- Short task: Extract the listing in its entirety, keeping each line identical to the original.

- The input:
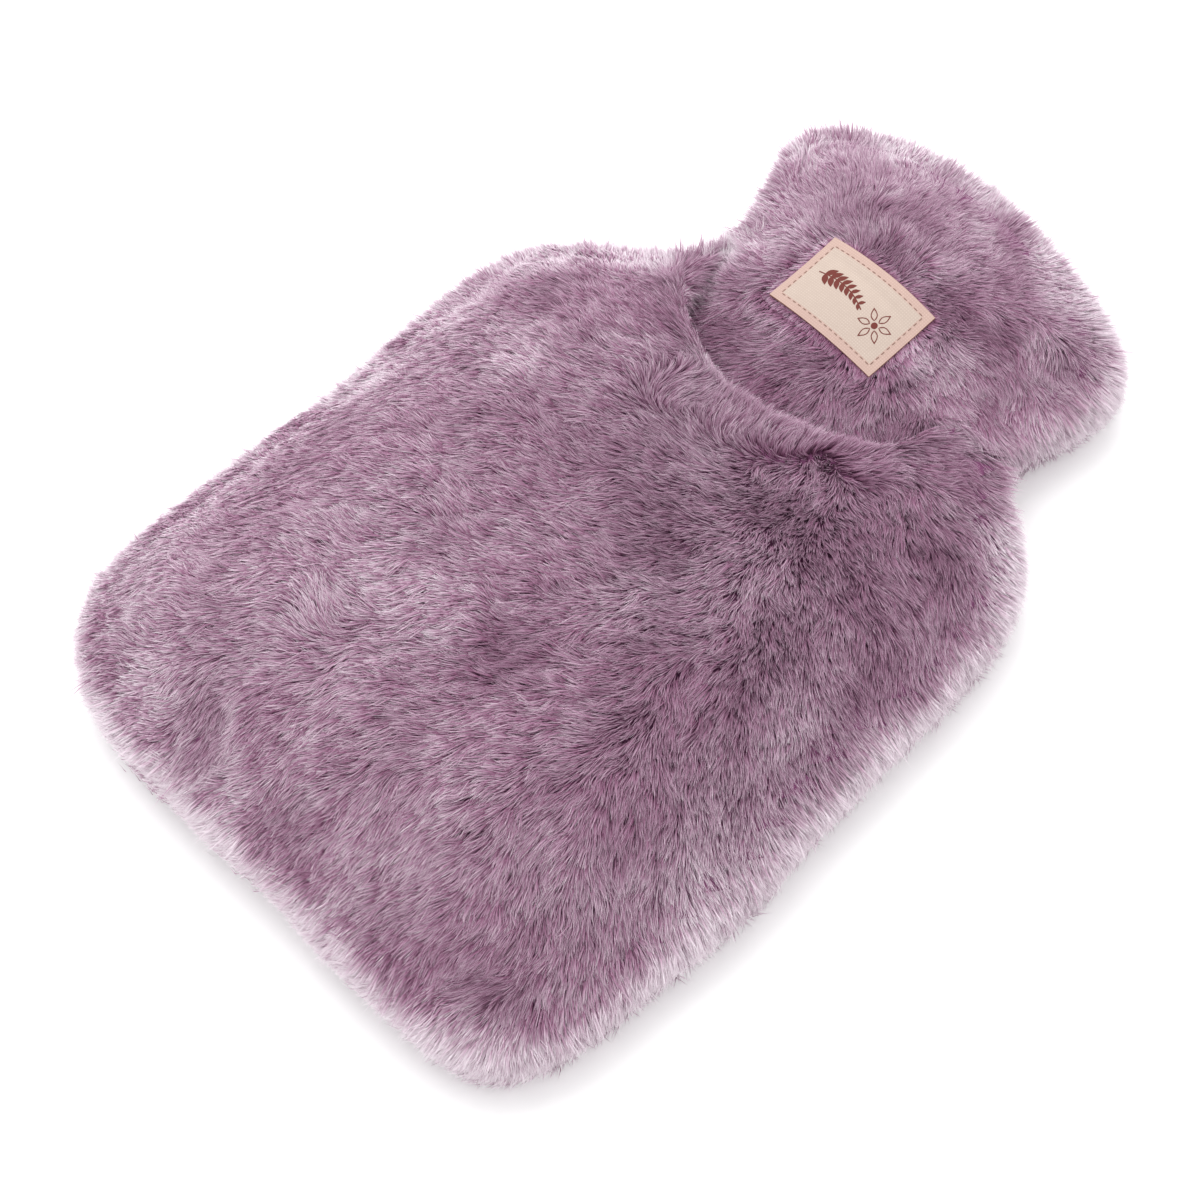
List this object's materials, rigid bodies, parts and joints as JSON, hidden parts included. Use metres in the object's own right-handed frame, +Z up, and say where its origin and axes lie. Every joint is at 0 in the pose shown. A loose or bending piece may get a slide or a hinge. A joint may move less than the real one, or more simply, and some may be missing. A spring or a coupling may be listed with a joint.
{
  "type": "hot water bottle cover",
  "caption": "Plush hot water bottle cover, lying on its back and filled out, with an overlapping mouth below its neck and a blank woven label.",
  "frame": {"origin": "under the middle of the cover, on the surface that it rests on", "axes": "+X across the cover, +Y from the bottom edge to the head, +Z up out of the front"},
  "size_m": [0.2222, 0.3422, 0.0603],
  "materials": {
    "plush": "long-pile plush, mauve",
    "label_cloth": "woven cotton, cream"
  },
  "bodies": {
    "root": {"back_panel": "plush", "front_panel": "plush", "neck_panel": "plush", "label": "label_cloth"}
  },
  "joints": []
}
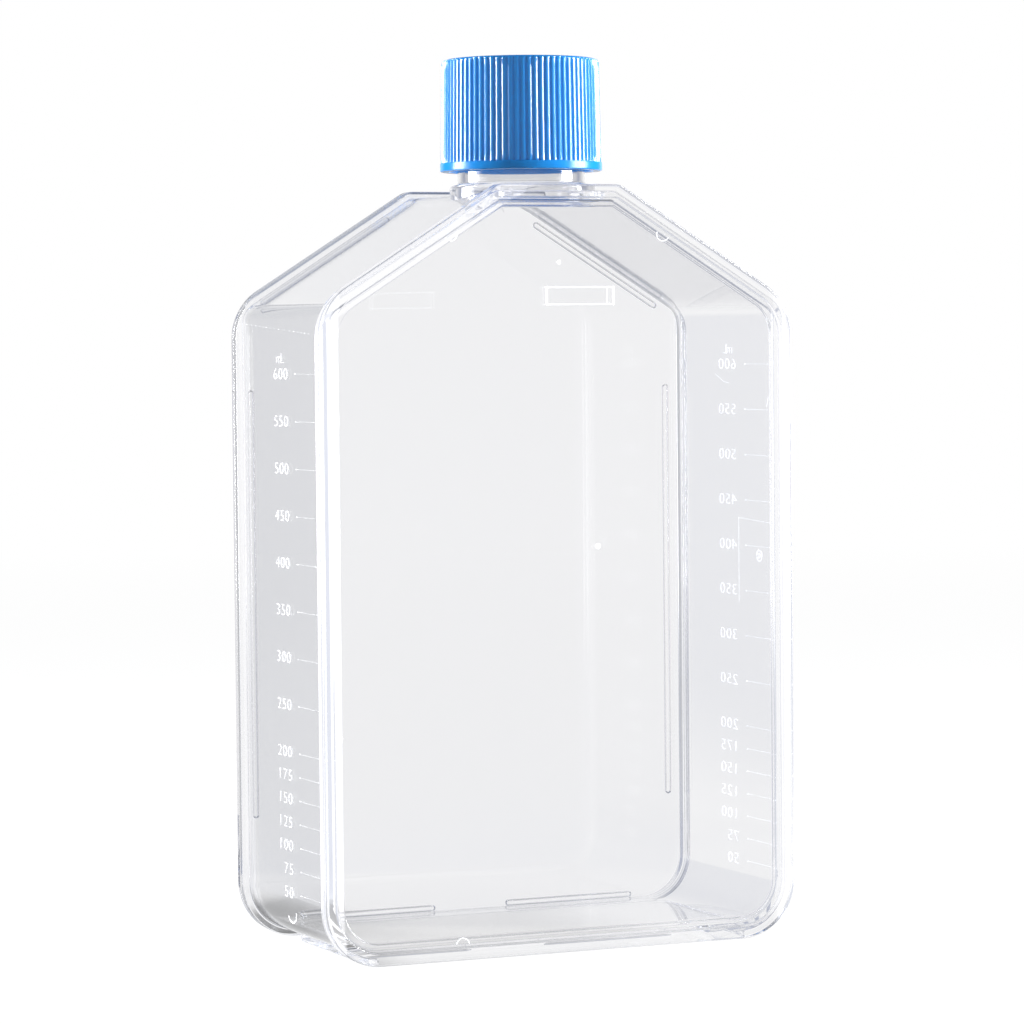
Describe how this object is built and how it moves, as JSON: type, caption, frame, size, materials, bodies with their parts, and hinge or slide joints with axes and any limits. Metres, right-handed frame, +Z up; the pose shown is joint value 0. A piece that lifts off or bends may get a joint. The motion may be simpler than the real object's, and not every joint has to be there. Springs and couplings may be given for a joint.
{
  "type": "cell culture flask",
  "caption": "Clear rectangular cell culture flask standing on its end, with sloping shoulders, a short neck and a ribbed blue screw cap.",
  "frame": {"origin": "on the standing surface, under the middle of the flask's outline box", "axes": "+Z up along the neck, +X across the flask's width, -Y out of the stepped front panel, +Y out of the growth plate"},
  "size_m": [0.112, 0.0546, 0.1942],
  "materials": {
    "clear_polystyrene": "clear, glossy moulding",
    "blue_cap_plastic": "semi-gloss moulding"
  },
  "bodies": {
    "flask": {"flask_body": "clear_polystyrene", "growth_plate": "clear_polystyrene"},
    "cap": {"screw_cap": "blue_cap_plastic"}
  },
  "joints": [
    {"name": "cap_lift", "type": "slide", "parent": "flask", "child": "cap", "axis": [0, 0, 1], "range_m": [0, 0.03]}
  ]
}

- Task solution:
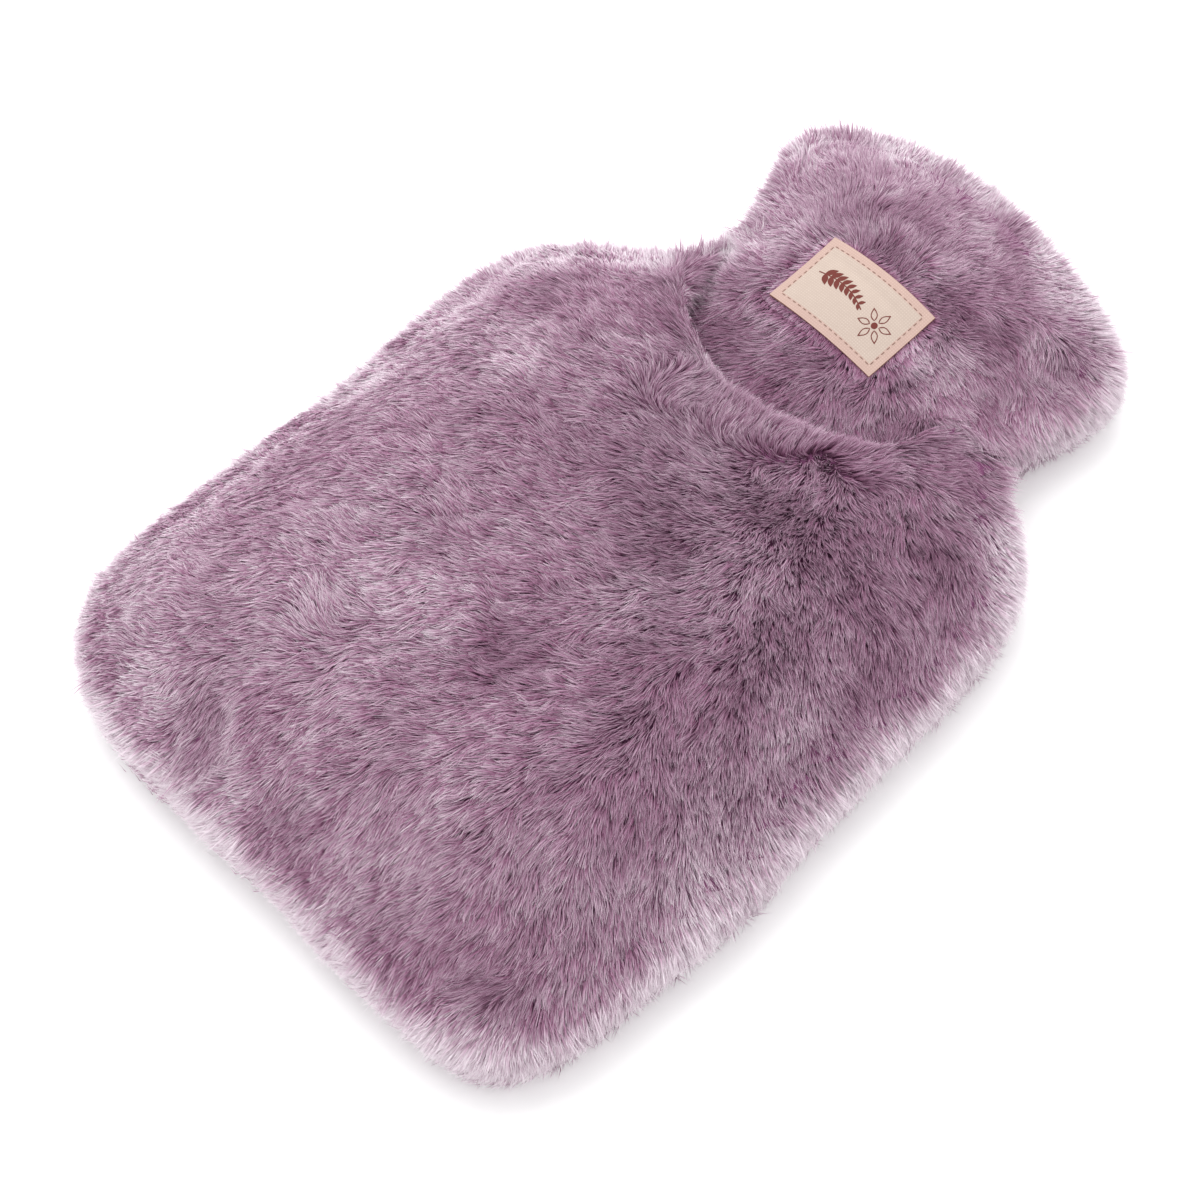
List this object's materials, rigid bodies, parts and joints as JSON, hidden parts included. Use metres in the object's own right-handed frame, +Z up, and say where its origin and axes lie. Every joint is at 0 in the pose shown. A loose or bending piece may get a slide or a hinge. A joint may move less than the real one, or more simply, and some may be missing. A spring or a coupling may be listed with a joint.
{
  "type": "hot water bottle cover",
  "caption": "Plush hot water bottle cover, lying on its back and filled out, with an overlapping mouth below its neck and a blank woven label.",
  "frame": {"origin": "under the middle of the cover, on the surface that it rests on", "axes": "+X across the cover, +Y from the bottom edge to the head, +Z up out of the front"},
  "size_m": [0.2222, 0.3422, 0.0603],
  "materials": {
    "plush": "long-pile plush, mauve",
    "label_cloth": "woven cotton, cream"
  },
  "bodies": {
    "root": {"back_panel": "plush", "front_panel": "plush", "neck_panel": "plush", "label": "label_cloth"}
  },
  "joints": []
}
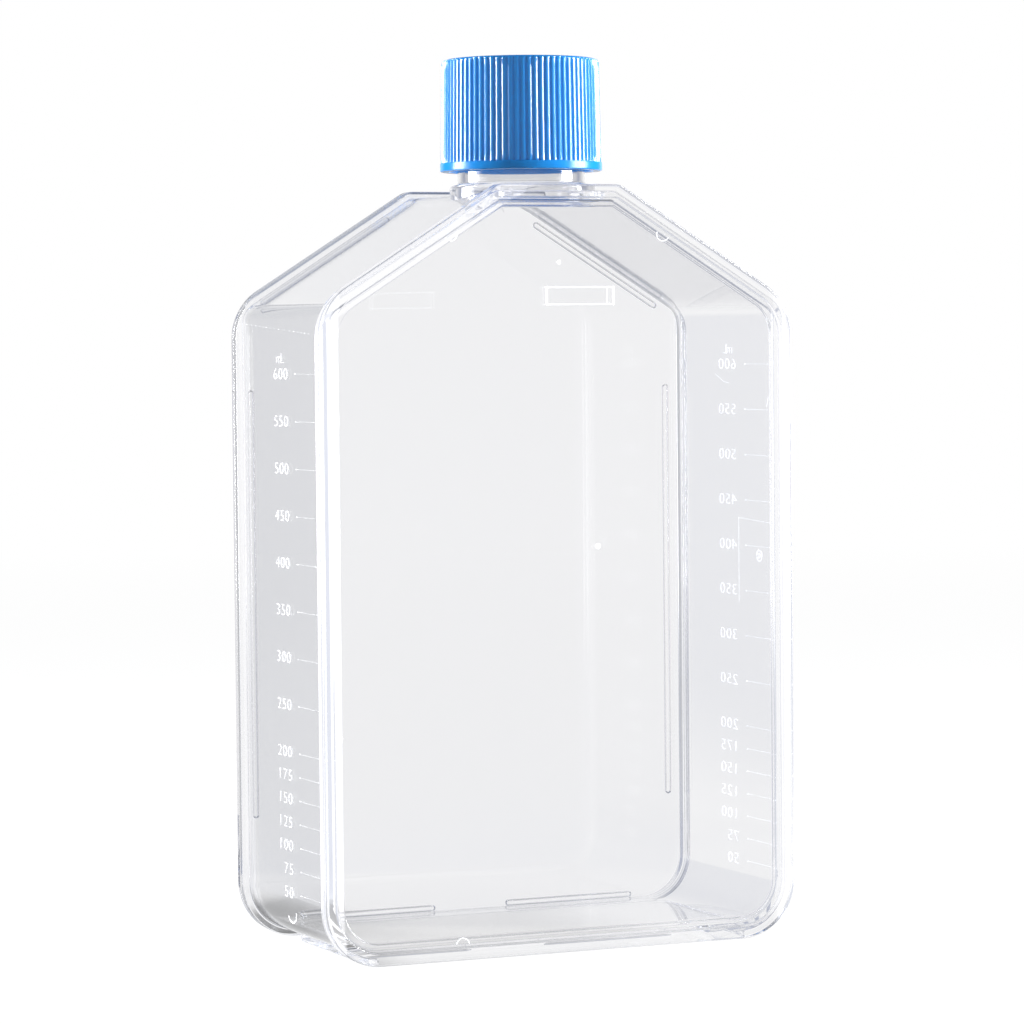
Describe how this object is built and how it moves, as JSON: type, caption, frame, size, materials, bodies with their parts, and hinge or slide joints with axes and any limits. Metres, right-handed frame, +Z up; the pose shown is joint value 0. A piece that lifts off or bends may get a joint. The motion may be simpler than the real object's, and not every joint has to be there. Springs and couplings may be given for a joint.
{
  "type": "cell culture flask",
  "caption": "Clear rectangular cell culture flask standing on its end, with sloping shoulders, a short neck and a ribbed blue screw cap.",
  "frame": {"origin": "on the standing surface, under the middle of the flask's outline box", "axes": "+Z up along the neck, +X across the flask's width, -Y out of the stepped front panel, +Y out of the growth plate"},
  "size_m": [0.112, 0.0546, 0.1942],
  "materials": {
    "clear_polystyrene": "clear, glossy moulding",
    "blue_cap_plastic": "semi-gloss moulding"
  },
  "bodies": {
    "flask": {"flask_body": "clear_polystyrene", "growth_plate": "clear_polystyrene"},
    "cap": {"screw_cap": "blue_cap_plastic"}
  },
  "joints": [
    {"name": "cap_lift", "type": "slide", "parent": "flask", "child": "cap", "axis": [0, 0, 1], "range_m": [0, 0.03]}
  ]
}